I recently got invited to a game night with my church’s young adult group. I was happy about the invitation, but, being nearly 36, was fairly confident that I did not belong in a “young adult” group! I told my husband that I wasn’t sure I should go. He jokingly told me I should go because I’m “young at heart.” I laughed and replied that the term “young at heart” is definitively used on people considered “old.”
In our church, and for that matter society in general, youth is celebrated. The freshness and energy that exudes from young adults are admired and capitalized upon. Youth is pined for by those who even begin to see the first signs that they are aging. Anti-aging products promising to reverse the appearance of aging are advertised heavily and eagerly lapped up by those who sense that they are falling prey to the aging process. There is, without a doubt, a great advantage to being young. We see evidence of it in the Bible and the spirit of prophecy. However, I would like to take a few moments to speak to those to whom youth no longer belongs.
Work While We Can!
Whether, like me, you suddenly realize you don’t qualify as a young adult anymore or you have gotten on further in years and are perhaps enjoying retirement and grandchildren or are somewhere in between, the temptation may be to step aside and pass on the torch to a younger member. Perhaps you even feel pressure to do so. Or perhaps you are simply tired and feel that it is your right to coast in the work of God and the church until you are laid to rest. My challenge to you is to remain on fire for the work of Jesus while there is still an opportunity to do His work!
The younger generations have much to learn from others with more years of experience and we do well to listen to them and learn from them. Those wise young people among us will know this and take care to learn all they can from those who have gone before them. “Let the elders who rule well be counted worthy of double honor, especially those who labor in the word of doctrine” (1 Timothy 5:17). “That the older men be sober, reverent, temperate, sound in faith, in love, in patience; the older women likewise…teachers of good things” (Titus 2:2, 3). “Wisdom is with aged men, and with length of days, understanding” (Job 12:12). You are valued and needed in our movement! I appeal to you not to take a back seat but to continue to be a leader to younger generations, leading them “in the way everlasting” (Psalm 139:24). “The silver-haired head is a crown of glory, if it is found in the way of righteousness” (Proverbs 16:31).
History is full of examples of such aging pillars that never laid down their torch for easier sunset years. Take, for example, Daniel. He was ever consistent in his service and devotion to God. He influenced more than one world ruler to know of the one true God. His life was so pure in even the littlest of duties that he angered his colleagues to the point that he was condemned for refusing to worship anyone but God. He was 86 years old when he was thrown into the lion’s den! The apostle John was in his 80’s when he was lowered into a pot of boiling oil for bearing the testimony of Jesus. God miraculously delivered him from harm and he went on to receive, in his old age, the powerful visions and testimonies that are now the book of Revelation. Polycarp, a disciple of the apostle John, was 86 years old when he was burned at the stake for his allegiance to Jesus.

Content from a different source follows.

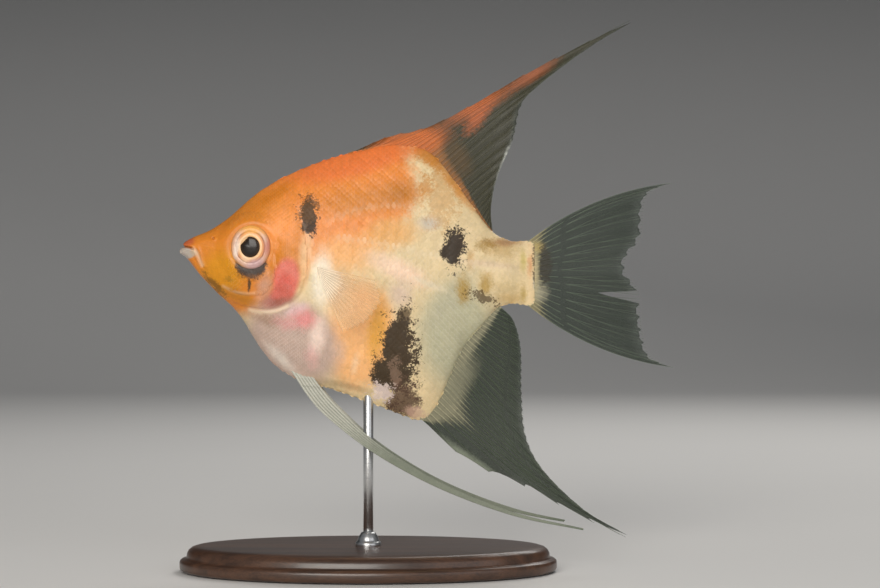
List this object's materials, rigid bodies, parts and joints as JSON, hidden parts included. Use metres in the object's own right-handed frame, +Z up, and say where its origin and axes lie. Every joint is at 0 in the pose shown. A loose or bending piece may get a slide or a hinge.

When the Israelite's finally came to Canaan to claim it for their own, they began to divide up the land amongst themselves. Caleb’s request for land is most inspiring. He says in Joshua 14:10-12 “And now, behold, the Lord has kept me alive, as He said, these forty-five years, ever since the Lord spoke this word to Moses while Israel wandered in the wilderness; and now, here I am this day, eighty-five years old. As yet I am as strong this day as on the day the Moses sent me; just as my strength was then, so now, is my strength… Now therefore, give me this mountain of which the Lord spoke in that day; for you heard in that day how the Anakim were there, and that the cities were great and fortified. It may be that the Lord will be with me, and I shall be able to drive them out as the Lord said.” At 85 years old, Caleb asked for the land where giants lived! He knew that God would help him overtake them. Wow!
Call to Action
Oh my dear friends, my hope is that you will raise your voice to God and say to Him, “Give me this mountain!” Do not give up your torch. Hold it high! For Jesus is almost here! “Even to your old age, I am He, and even to gray hairs I will carry you! I have made, and I will bear; even I will carry, and will deliver you” (Isaiah 46:4).